SCOOP/DEAP already supports mapping evaluation/crossover/mutation
within multiprocessing. I have used it to calibrate hydrologic models
with populations as large as 100, and I forget how many genes (maybe
15). Most would say that a population of 100 is way to small, but I
discovered that a population of 60 to 100 was the best choice for
convergence time and genetic diversity over time to avoid bottlenecks.
But that is an aside.
Your title says you are looking to solve a multiprocessing/pickle
issue. This does not quite follow from the text of your message, but I
will tell you how I solved my problem and guess how it relates to your.

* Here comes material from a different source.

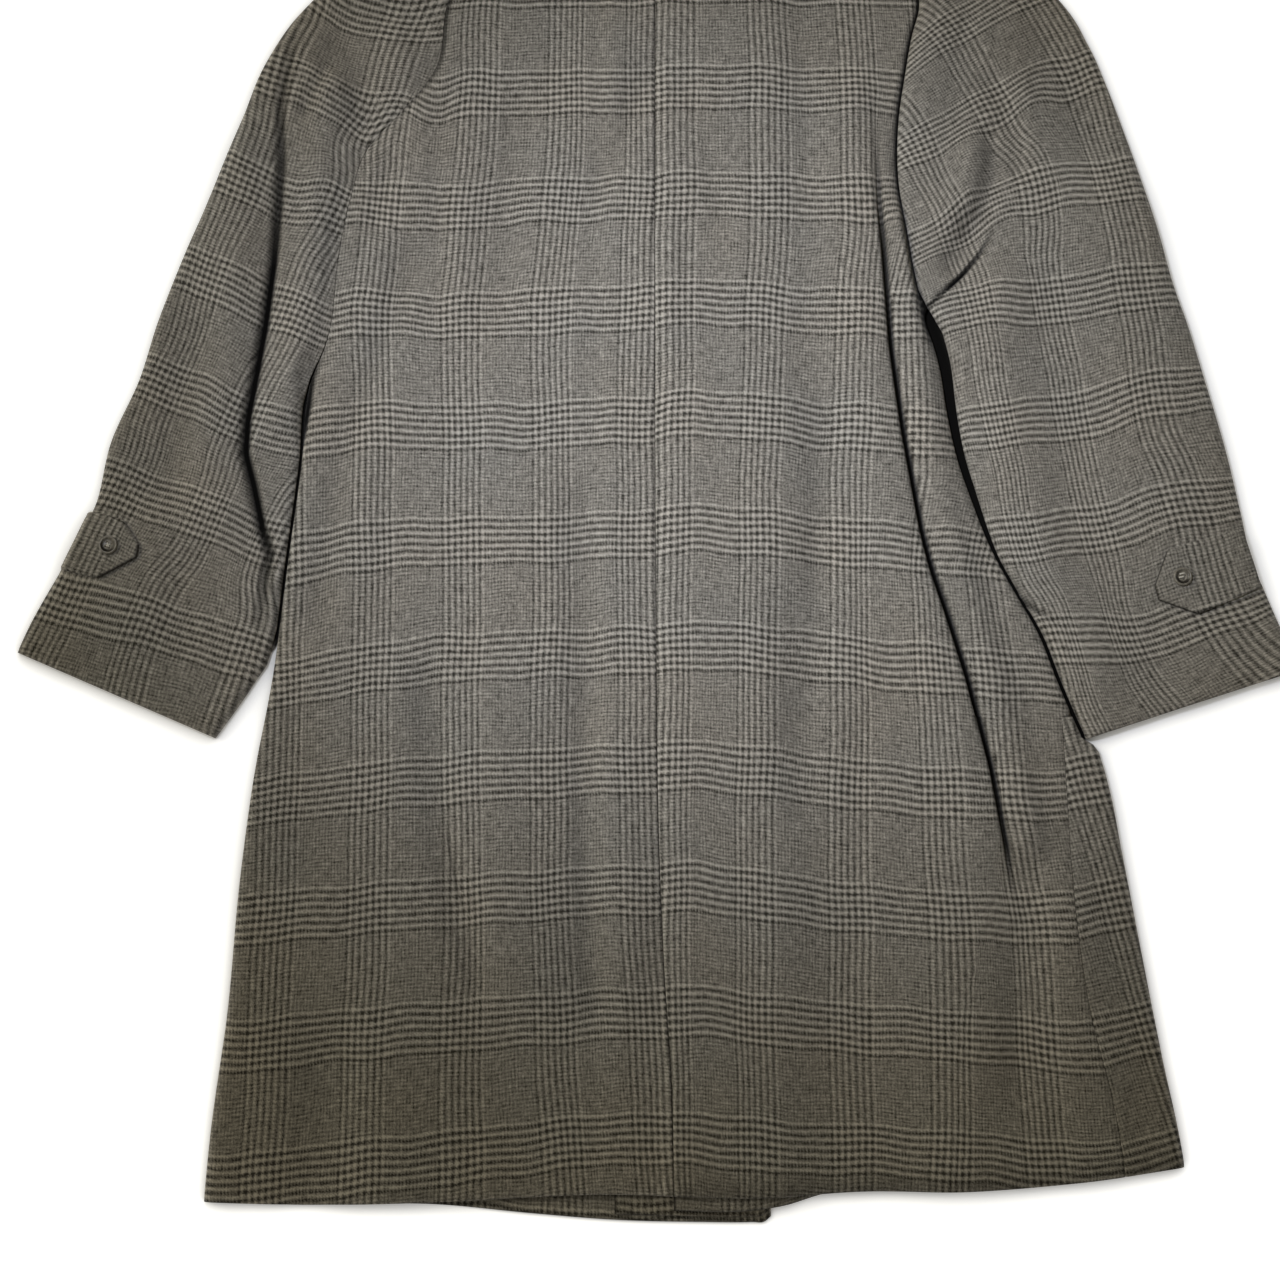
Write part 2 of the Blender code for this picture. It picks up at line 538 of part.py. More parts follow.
def sleeve_lines(side):
    """Outer and inner line of a sleeve, its crease shares and its raglan weight.

    The rows' inner ends lie at even heights up to the underarm and at the
    body's own rows above it.
    """
    sign, rows, outline, underarm = SLEEVES[side][:4]
    knots = np.arange(len(rows["outer_x"]), dtype=float)
    cuff = rows["inner_y"][0]
    neck = rows["inner_y"][-1]
    inner_y = np.concatenate([[cuff, cuff + CUFF_RISE], SLEEVE_ROWS, UPPER_ROWS[UPPER_ROWS < neck], [neck]])
    at = np.interp(inner_y, rows["inner_y"], knots)
    outer = np.stack([smooth(at, knots, rows["outer_x"]), smooth(at, knots, rows["outer_y"])], axis=1)
    gap = np.maximum(np.interp(at, knots, rows["gap"]), 0)
    sewn = ease(inner_y, underarm + SEWN_FROM, underarm + SEWN_BY)
    inner = np.stack([body_edge(inner_y, outline) + sign * gap, inner_y], axis=1)
    return outer, inner, gap, np.interp(at, knots, rows["crease"]), sewn


def sleeve_under(side):
    """The layer that lies on the table, up to the body's own where the gap is narrow."""
    sign = SLEEVES[side][0]
    outer, inner, gap, _, sewn = sleeve_lines(side)
    closed = gap * (1 - ease(gap, CLOSED_GAP, OPEN_GAP))
    inner[:, 0] += sign * (SEAM * (1 - sewn / 2) - closed)
    share = np.array([0, 0.5, 1.0])
    plan = outer[:, None] + (inner - outer)[:, None] * share[None, :, None]
    middle = np.concatenate([plan, np.full((*plan.shape[:2], 1), WALL / 2)], axis=2)
    cloth(f"sleeve_{side}_front", middle, upright=np.ones(plan.shape[:2], dtype=bool))


def sleeve_upper(side):
    """The layer that shows: turned down at its folds, dipped at the seam."""
    underarm, folds = SLEEVES[side][3:]
    outer, inner, _, crease, sewn = sleeve_lines(side)
    laps_back = 1.0 if side == "right" else 0.0
    over = laps_back * ease(inner[:, 1], underarm - 0.075, underarm - 0.036)
    folded = np.maximum(1 - sewn, laps_back)
    direction = inner - outer
    direction /= np.linalg.norm(direction, axis=1, keepdims=True)
    start = outer + direction * WALL / 2
    end = inner - direction * (WALL * folded + SEAM * (1 - folded))[:, None] / 2
    width = np.linalg.norm(end - start, axis=1)
    turn = np.minimum(EDGE_TURN, 0.25 * width)
    reach = np.minimum(0.006, 0.05 * width)
    spot = np.clip(crease * width, turn + 3 * reach, width - turn - 2 * reach)
    stops = [turn * share for share in OUTER_SHARES] + [spot - reach, spot, spot + reach]
    stops += [width - turn * share for share in TURN_SHARES]
    across = spread(stops, (1, 1, 1, 1, 5, 1, 1, 3, 1, 1, 1, 1))
    x = start[:, :1] + direction[:, :1] * across
    y = start[:, 1:] + direction[:, 1:] * across
    from_inner = width[:, None] - across
    calm = neck_calm(y)
    high = BACK_LOW + upper_loft(x, y, folds) * calm + 0.0003 * (1 - calm)
    high = high + (SLEEVE_OVER - BACK_LOW) * over[:, None] * (1 - ease(from_inner, 0.014, 0.045))
    end_low = FOLD_END + (SLEEVE_OVER_END - FOLD_END) * over
    folded_z = turned_edge(from_inner, high, end_low[:, None], turn[:, None])
    sewn_z = dipped_seam(from_inner, high, SEAM_LOW)
    z = folded_z * folded[:, None] + sewn_z * (1 - folded[:, None])
    z = turned_edge(across, z, FOLD_END, turn[:, None])
    upright = np.zeros(x.shape, dtype=bool)
    upright[:, -1] = folded < 0.5
    cloth(f"sleeve_{side}_back", np.stack([x, y, z], axis=2), upright=upright)


for side in SLEEVES:
    sleeve_under(side)
    sleeve_upper(side)


# Collar: one band that stands up from the neck seam, folds over at its top
# and falls back over the coat
def collar():
    """The flattened collar, as a strip of sections from end to end."""
    x = COLLAR_HALF * np.sin(np.radians(np.linspace(-90, 90, 21)))
    seam = np.full_like(x, NECK + SEAM)
    top = COLLAR_TOP - 1.8 * x ** 2 - COLLAR_TURN
    fall_end = FALL_EDGE + 1.0 * x ** 2 + 0.030 * (np.abs(x) / COLLAR_HALF) ** 8
    angle = np.radians(np.arange(0, 181, 36))
    fall_shares = np.array([0.25, 0.5, 0.75, 1.0])
    stand = seam[:, None] + (top - seam)[:, None] * np.array([0, 0.5])[None, :]
    fold = top[:, None] + COLLAR_TURN * np.sin(angle)[None, :]
    fall = top[:, None] + (fall_end - top)[:, None] * fall_shares[None, :]
    y = np.concatenate([stand, fold, fall], axis=1)
    x = np.broadcast_to(x[:, None], y.shape)
    low = BACK_LOW + 0.0006
    turned = low + COLLAR_TURN * (1 - np.cos(angle))
    level = np.concatenate([np.full(2, low), turned, np.full(len(fall_shares), turned[-1])])
    z = level[None, :] + lap_height(x, y)
    cloth("collar", np.stack([x, y, z], axis=2))


collar()


# Tabs: pointed, one on each sleeve, wrapped over its outer fold
def on_sleeve(side, x, y):
    """Middle points of a sleeve's upper layer, away from its inner fold."""
    folds = SLEEVES[side][4]
    outer = sleeve_lines(side)[0]
    across = line_distance(x, y, outer) - WALL / 2
    z = turned_edge(across, BACK_LOW + upper_loft(x, y, folds), FOLD_END)
    return np.stack([x, y, z], axis=2)


def laid_on(middle, height):
    """The same points, moved out along the surface's normals."""
    normal = np.cross(np.gradient(middle, axis=1), np.gradient(middle, axis=0))
    normal /= np.linalg.norm(normal, axis=2, keepdims=True)
    normal *= np.sign(normal[:, :, 2].mean())
    return middle + normal * height


def tab(side):
    """A pointed tab: rows from the sleeve's fold to the point."""
    edges = TABS[side]
    knots = np.array([0.0, 0.60, 1.0])
    share = np.array([0.02, 0.06, 0.12, 0.2, 0.3, 0.45, 0.60, 0.7, 0.8, 0.9, 1.0])
    upper = [np.interp(share, knots, edges["upper_" + axis]) for axis in "xy"]
    lower = [np.interp(share, knots, edges["lower_" + axis]) for axis in "xy"]
    across = np.linspace(0, 1, 7)[None, :]
    x = upper[0][:, None] + (lower[0] - upper[0])[:, None] * across
    y = upper[1][:, None] + (lower[1] - upper[1])[:, None] * across
    middle = laid_on(on_sleeve(side, x, y), WALL / 2 + TAB_CLEAR + TAB_WALL / 2)
    cloth(f"sleeve_tab_{side}", middle, wall=TAB_WALL)


# Buttons: turned, with a raised rim and a shallow dish, sewn on the tabs
BUTTON_PROFILE = table(
    "r z",
    (0.00, 0.00), (0.78, 0.00), (1.00, 0.42), (1.00, 0.72), (0.90, 1.00), (0.74, 0.96),
    (0.60, 0.66), (0.00, 0.58),
)


def button(side, sides=16):
    """A disc of BUTTON_PROFILE turned about an upright line, on its tab."""
    centre_x, centre_y = BUTTON_CENTRES[side]
    reach = np.array([[-1.0, 0.0, 1.0]]) * BUTTON_RADIUS
    around = on_sleeve(side, centre_x + np.repeat(reach, 3, axis=0), centre_y + np.repeat(reach.T, 3, axis=1))
    base = around[:, :, 2].max() + WALL / 2 + TAB_CLEAR + TAB_WALL + CLEAR
    angle = np.linspace(0, 2 * np.pi, sides, endpoint=False)
    radius = BUTTON_PROFILE["r"][1:-1] * BUTTON_RADIUS
    height = BUTTON_PROFILE["z"] * BUTTON_HEIGHT
    rings = [np.stack([r * np.cos(angle), r * np.sin(angle), np.full(sides, h)], axis=1)
             for r, h in zip(radius, height[1:-1])]
    points = np.concatenate(rings + [[(0, 0, height[0])], [(0, 0, height[-1])]])
    points += (centre_x, centre_y, base)
    low_pole = sides * len(rings)
    top_ring = sides * (len(rings) - 1)
    faces = []
    for k in range(sides):
        turn = (k + 1) % sides
        faces.append((low_pole, turn, k))
        faces.append((low_pole + 1, top_ring + k, top_ring + turn))
        for ring in range(len(rings) - 1):
            low, high = ring * sides, (ring + 1) * sides
            faces.append((low + k, low + turn, high + turn, high + k))
    add_object(f"sleeve_button_{side}", points, faces, BUTTON_COLOUR, roughness=0.4)


for side in SLEEVES:
    tab(side)
    button(side)
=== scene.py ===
"""Looks of a raglan overcoat in a glen check, laid flat on its front."""

import bpy
import numpy as np
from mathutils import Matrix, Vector


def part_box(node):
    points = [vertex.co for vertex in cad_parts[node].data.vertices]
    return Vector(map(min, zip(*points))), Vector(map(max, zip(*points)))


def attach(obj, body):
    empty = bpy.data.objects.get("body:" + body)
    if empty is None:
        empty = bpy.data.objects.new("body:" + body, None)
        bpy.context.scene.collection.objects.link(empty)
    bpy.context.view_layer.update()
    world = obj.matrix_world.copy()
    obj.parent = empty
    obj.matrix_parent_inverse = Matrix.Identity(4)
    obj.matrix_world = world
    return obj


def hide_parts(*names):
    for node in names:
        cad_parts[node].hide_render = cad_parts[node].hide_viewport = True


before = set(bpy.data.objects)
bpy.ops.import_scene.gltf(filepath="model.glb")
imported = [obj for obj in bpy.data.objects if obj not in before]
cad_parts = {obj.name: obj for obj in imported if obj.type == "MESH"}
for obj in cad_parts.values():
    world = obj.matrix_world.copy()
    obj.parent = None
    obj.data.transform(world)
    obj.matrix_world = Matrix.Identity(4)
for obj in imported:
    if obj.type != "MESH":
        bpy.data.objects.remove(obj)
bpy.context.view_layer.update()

# Left back
# Half of the coat's back, a lined wool panel in a glen check: cut with its warp
# upright, sewn along the centre and up the raglan seam, and laid over the front.
WALL = 0.0025                # thickness of the lined cloth
SEAM = 0.0004                # gap between two pieces that are sewn together
CLEAR = 0.0003               # gap between two layers that lie on each other
LAYER = WALL + CLEAR
EDGE_TURN = 0.008            # how far in from a folded edge the cloth begins to turn down
LOFT = 0.0040                # how far the upper cloth stands off its lowest place
LEAST_LOFT = 0.0003          # what is left of that in a closed crease
HEM = -0.402
NECK = 0.664
LAP_EDGE = 0.081             # front edge of the left front, under everything
RIGHT_EDGE = 0.012           # front edge of the right front, on the left one's facing
FACING_EDGE = -0.030         # inner edge of the left front's facing
LAP_RAMP = 0.042             # width over which the right front comes down to the table
LAP_END = 0.580              # where the necklines part, so that the fronts no longer overlap
BACK_LOW = WALL / 2 + LAYER
FOLD_END = WALL + 0.0014     # middle height at which a folded edge ends
SEAM_LOW = BACK_LOW + 0.0010
LEFT_SEAM_LIFT = 0.0016      # how much higher the left raglan seam lies above the underarm
SEAM_SHADE = (0.0014, 0.0052)  # where the shade beside a sleeve's seam starts to fade and has gone
WARP_REPEAT = 0.0688         # one check across the cloth
WEFT_REPEAT = 0.0883         # one check along the cloth
CHECK_ENDS = 116             # yarns in one check across
CHECK_PICKS = 128            # yarns in one check along
WIDE_YARNS = 56              # how many of them run four dark, four light
TURN_ANGLES = np.radians([90, 75, 60, 45, 32, 20, 10, 0])
TURN_SHARES = 1 - np.cos(TURN_ANGLES)
SLIT_STEPS = np.array([0.0, 0.5, 1.0, 1.6, 2.3, 3.1, 4.2, 6.0, 8.5, 12.0]) / 1000
SLIT_ROOM = 0.0135           # least way from a crease to where the cloth turns down at an edge
PAINTED_SHADE = (0.0015, 0.0012, 0.001)  # colour of the painted shade deep in folds, creases and gaps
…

Each run of my hydrologic model took and where from 2 to 7 CPU hours,
and that model was not written in parallel, so each member of the
population represents a single run and its evaluation results. So I set
up the master process to read the pickle file, and passed the parameters
of the eval/run to each process and ran 1 instance on each node (each
run took many GB of RAM). The return code from the program was the eval
parameter that was then parsed and processed by DEAP/SCOOP and treated
accordingly. In this way the master process is the only one playing
with the pickle file, and I can also manage intermediate results and
effect restarts if the SCOOP run terminated. I still ended up burning
10's of thousands of CPU hours calibrating these models, but it worked
extremely well.
Hope this helps.
EBo --